# Exercise prompt
Show, in full, each line of the data that contains "shield".

--- start of Supplied material ---

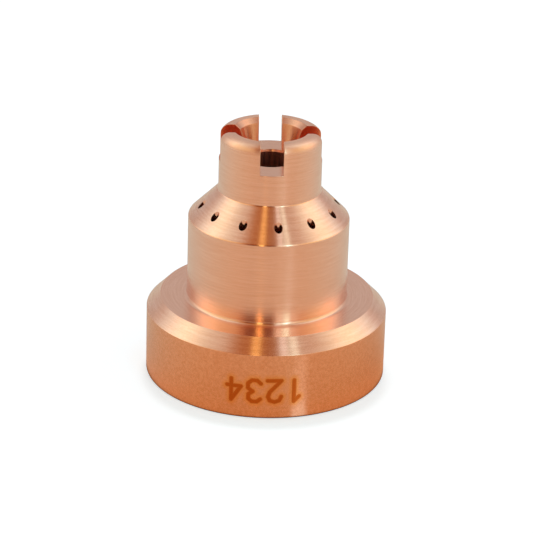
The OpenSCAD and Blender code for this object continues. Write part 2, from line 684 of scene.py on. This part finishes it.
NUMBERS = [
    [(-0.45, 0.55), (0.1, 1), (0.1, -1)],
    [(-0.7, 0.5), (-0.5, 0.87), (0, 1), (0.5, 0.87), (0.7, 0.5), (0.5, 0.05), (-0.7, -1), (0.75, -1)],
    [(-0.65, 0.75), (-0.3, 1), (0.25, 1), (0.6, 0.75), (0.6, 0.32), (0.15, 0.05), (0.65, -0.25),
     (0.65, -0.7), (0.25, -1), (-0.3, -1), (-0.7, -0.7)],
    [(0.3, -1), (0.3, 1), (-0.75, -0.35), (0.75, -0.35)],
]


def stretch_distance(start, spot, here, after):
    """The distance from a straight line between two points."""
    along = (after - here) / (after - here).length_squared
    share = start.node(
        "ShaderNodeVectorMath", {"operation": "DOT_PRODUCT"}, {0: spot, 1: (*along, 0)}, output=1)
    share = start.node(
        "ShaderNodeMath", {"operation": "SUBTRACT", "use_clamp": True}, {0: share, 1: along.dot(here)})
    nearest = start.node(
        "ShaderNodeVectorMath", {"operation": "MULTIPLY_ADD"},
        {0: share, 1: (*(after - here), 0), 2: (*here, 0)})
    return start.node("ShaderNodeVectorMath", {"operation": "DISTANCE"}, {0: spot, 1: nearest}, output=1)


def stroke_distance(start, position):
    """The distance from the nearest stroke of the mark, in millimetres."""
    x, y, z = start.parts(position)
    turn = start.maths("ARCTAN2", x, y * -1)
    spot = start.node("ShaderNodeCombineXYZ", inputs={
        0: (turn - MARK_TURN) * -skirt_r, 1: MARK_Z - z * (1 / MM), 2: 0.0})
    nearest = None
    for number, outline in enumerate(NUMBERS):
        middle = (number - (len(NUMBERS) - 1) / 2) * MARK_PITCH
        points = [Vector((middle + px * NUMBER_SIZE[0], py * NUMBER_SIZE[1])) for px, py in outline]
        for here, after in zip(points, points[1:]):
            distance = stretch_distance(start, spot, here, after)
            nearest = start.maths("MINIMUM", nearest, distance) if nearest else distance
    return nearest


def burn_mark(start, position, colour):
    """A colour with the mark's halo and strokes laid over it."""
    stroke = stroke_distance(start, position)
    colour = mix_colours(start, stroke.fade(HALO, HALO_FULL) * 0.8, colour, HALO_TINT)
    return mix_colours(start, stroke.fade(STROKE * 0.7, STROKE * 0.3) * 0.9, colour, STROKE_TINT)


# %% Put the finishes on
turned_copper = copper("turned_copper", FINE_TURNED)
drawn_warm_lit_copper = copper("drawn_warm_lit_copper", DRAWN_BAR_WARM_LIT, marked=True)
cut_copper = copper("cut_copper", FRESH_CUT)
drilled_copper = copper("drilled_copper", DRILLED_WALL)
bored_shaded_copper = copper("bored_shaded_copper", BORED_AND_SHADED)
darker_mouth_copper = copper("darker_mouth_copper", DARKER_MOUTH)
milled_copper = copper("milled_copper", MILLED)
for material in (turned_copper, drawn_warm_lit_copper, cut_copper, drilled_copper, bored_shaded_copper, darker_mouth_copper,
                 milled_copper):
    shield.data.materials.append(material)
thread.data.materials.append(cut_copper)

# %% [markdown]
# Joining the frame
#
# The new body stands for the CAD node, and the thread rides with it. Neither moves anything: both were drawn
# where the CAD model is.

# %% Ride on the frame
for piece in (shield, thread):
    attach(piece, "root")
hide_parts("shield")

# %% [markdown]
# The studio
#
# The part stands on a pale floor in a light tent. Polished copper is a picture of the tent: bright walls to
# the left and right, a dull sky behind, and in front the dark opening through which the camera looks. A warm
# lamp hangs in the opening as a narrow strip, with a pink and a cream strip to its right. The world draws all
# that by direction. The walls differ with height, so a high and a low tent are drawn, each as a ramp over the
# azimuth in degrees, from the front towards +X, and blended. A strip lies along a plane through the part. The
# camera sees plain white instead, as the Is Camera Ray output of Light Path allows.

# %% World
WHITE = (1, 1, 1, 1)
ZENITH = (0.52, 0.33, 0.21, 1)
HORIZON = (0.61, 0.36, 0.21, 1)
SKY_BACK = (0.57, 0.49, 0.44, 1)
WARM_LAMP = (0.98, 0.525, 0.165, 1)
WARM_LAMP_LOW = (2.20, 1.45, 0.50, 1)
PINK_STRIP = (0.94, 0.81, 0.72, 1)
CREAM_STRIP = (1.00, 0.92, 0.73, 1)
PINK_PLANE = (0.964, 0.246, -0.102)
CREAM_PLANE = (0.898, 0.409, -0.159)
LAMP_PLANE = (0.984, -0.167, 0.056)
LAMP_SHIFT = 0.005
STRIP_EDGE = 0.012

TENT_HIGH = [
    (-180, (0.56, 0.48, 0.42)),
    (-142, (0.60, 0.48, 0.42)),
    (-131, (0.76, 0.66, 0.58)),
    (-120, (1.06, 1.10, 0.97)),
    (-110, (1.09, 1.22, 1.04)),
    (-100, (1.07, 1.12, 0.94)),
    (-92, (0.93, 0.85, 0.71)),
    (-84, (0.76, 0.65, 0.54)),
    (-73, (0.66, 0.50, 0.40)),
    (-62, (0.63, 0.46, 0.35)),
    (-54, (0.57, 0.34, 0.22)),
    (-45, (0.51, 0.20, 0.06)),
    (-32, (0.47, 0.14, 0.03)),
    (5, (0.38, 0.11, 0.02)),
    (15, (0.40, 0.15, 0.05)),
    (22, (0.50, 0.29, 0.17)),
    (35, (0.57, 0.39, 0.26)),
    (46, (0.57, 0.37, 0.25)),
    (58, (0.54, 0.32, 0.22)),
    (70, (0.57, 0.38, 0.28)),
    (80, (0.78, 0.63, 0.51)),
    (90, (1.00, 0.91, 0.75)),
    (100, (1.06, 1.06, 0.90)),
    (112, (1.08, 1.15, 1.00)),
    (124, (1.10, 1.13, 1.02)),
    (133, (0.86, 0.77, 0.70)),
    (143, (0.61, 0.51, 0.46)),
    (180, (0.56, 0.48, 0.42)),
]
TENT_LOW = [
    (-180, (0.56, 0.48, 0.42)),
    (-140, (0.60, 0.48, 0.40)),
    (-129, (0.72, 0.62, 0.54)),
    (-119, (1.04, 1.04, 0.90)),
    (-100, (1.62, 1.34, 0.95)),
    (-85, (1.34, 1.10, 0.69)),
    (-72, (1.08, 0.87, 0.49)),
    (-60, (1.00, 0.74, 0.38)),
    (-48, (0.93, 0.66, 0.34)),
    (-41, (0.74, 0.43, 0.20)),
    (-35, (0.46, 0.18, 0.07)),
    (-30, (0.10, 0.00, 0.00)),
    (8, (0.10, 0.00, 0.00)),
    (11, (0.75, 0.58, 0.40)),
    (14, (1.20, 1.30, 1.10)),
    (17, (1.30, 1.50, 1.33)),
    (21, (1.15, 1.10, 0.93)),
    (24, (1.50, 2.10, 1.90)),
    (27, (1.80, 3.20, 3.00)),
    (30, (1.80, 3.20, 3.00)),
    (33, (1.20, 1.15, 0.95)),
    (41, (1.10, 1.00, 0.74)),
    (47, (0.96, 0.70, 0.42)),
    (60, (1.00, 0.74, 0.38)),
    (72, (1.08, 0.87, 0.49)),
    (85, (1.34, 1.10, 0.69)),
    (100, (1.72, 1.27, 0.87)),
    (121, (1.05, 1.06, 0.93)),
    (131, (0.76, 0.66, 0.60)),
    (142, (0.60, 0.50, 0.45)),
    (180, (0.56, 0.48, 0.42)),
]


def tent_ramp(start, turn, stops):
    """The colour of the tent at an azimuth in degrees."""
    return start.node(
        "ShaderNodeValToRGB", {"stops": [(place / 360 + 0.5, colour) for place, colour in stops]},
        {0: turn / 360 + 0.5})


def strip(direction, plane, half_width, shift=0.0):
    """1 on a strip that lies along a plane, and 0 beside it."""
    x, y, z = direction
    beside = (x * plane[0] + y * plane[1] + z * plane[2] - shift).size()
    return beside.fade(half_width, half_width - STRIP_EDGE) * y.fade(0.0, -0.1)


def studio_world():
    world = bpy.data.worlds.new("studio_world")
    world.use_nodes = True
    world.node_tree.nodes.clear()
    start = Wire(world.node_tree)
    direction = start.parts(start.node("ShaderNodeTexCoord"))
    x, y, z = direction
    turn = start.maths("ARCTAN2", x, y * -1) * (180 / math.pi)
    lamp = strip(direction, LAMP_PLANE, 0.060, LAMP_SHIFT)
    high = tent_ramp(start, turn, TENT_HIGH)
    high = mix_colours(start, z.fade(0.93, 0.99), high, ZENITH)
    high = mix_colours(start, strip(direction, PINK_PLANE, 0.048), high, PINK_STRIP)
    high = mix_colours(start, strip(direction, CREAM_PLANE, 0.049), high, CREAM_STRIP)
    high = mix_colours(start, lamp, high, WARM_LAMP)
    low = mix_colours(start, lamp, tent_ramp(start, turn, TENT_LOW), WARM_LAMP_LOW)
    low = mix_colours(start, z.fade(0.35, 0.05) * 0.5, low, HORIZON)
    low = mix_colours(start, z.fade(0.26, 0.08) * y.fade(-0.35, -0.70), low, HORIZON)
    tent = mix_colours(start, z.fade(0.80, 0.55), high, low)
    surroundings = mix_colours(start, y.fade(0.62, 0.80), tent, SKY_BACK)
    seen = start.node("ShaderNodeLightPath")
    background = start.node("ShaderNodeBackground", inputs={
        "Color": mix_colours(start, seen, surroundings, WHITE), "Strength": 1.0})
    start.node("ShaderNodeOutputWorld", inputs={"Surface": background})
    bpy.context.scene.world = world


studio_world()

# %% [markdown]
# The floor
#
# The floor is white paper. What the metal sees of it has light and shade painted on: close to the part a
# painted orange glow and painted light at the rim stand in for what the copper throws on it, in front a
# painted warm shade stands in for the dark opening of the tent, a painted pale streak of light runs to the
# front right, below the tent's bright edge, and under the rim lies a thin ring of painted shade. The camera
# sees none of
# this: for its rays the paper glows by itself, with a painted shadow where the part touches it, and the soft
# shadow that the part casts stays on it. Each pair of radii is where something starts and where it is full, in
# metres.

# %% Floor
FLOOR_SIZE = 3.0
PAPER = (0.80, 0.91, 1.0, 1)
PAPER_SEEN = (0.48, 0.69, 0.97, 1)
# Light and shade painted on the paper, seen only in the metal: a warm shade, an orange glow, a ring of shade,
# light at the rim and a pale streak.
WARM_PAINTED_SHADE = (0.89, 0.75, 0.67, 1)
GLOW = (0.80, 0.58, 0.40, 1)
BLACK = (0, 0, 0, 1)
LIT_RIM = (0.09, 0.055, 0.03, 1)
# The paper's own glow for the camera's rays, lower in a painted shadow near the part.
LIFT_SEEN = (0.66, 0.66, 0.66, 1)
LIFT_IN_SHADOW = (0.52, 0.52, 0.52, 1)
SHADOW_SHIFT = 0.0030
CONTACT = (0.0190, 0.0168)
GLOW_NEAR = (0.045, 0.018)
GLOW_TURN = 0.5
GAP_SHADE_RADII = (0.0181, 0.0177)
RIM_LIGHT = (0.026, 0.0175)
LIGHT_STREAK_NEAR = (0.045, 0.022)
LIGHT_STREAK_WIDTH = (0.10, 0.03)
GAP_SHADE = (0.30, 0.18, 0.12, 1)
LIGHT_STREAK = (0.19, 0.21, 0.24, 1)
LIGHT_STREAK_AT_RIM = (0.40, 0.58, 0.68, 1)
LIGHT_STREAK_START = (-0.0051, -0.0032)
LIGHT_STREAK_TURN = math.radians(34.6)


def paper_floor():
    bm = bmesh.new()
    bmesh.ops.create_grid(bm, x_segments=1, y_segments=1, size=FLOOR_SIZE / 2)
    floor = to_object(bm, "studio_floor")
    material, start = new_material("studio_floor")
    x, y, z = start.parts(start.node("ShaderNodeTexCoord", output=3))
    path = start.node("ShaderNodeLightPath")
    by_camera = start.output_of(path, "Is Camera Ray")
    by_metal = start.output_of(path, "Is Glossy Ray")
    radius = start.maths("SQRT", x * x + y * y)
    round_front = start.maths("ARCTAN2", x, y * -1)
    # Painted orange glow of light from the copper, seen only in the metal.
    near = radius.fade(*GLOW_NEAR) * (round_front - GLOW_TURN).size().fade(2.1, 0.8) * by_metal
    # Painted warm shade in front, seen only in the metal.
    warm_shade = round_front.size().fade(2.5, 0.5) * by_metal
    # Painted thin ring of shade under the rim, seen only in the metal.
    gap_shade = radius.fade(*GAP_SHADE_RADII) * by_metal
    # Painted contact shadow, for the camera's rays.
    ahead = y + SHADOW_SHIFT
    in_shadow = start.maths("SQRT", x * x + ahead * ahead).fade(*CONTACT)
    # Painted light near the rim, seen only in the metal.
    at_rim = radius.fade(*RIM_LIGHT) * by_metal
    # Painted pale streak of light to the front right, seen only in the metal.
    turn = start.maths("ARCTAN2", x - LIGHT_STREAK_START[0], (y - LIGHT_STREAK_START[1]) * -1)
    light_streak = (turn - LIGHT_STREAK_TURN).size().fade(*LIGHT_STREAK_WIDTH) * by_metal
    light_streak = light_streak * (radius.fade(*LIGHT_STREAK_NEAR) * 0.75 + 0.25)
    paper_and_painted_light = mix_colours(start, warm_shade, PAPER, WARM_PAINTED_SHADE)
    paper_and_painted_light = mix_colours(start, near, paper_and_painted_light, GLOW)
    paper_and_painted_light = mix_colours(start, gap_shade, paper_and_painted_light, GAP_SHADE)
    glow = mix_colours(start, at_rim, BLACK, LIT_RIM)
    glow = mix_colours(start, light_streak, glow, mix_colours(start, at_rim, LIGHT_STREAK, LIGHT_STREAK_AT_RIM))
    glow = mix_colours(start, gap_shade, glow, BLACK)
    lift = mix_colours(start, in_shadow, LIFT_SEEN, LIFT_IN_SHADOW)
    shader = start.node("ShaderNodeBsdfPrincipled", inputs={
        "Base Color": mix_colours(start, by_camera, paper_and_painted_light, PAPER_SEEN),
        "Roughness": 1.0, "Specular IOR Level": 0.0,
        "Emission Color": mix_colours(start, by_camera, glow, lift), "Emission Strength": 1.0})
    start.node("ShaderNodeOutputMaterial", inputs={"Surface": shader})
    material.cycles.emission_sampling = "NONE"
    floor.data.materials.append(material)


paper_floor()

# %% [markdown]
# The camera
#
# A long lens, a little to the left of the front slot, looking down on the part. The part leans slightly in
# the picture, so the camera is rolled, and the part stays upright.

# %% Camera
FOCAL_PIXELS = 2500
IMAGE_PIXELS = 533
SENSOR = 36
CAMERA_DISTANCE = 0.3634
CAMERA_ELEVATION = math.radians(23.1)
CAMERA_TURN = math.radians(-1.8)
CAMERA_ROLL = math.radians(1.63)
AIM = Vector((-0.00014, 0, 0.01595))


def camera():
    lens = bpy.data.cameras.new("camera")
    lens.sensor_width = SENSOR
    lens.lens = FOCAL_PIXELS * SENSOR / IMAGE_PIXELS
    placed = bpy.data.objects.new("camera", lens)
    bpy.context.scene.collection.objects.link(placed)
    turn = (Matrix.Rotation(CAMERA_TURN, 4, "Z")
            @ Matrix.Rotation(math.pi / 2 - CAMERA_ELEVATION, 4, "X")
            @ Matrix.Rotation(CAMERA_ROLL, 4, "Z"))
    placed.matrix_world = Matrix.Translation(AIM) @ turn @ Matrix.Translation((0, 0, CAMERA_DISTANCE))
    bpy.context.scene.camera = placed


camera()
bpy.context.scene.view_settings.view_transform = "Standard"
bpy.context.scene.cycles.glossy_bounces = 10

--- end of Supplied material ---

# Output for this exercise
    shield.data.materials.append(material)
for piece in (shield, thread):
hide_parts("shield")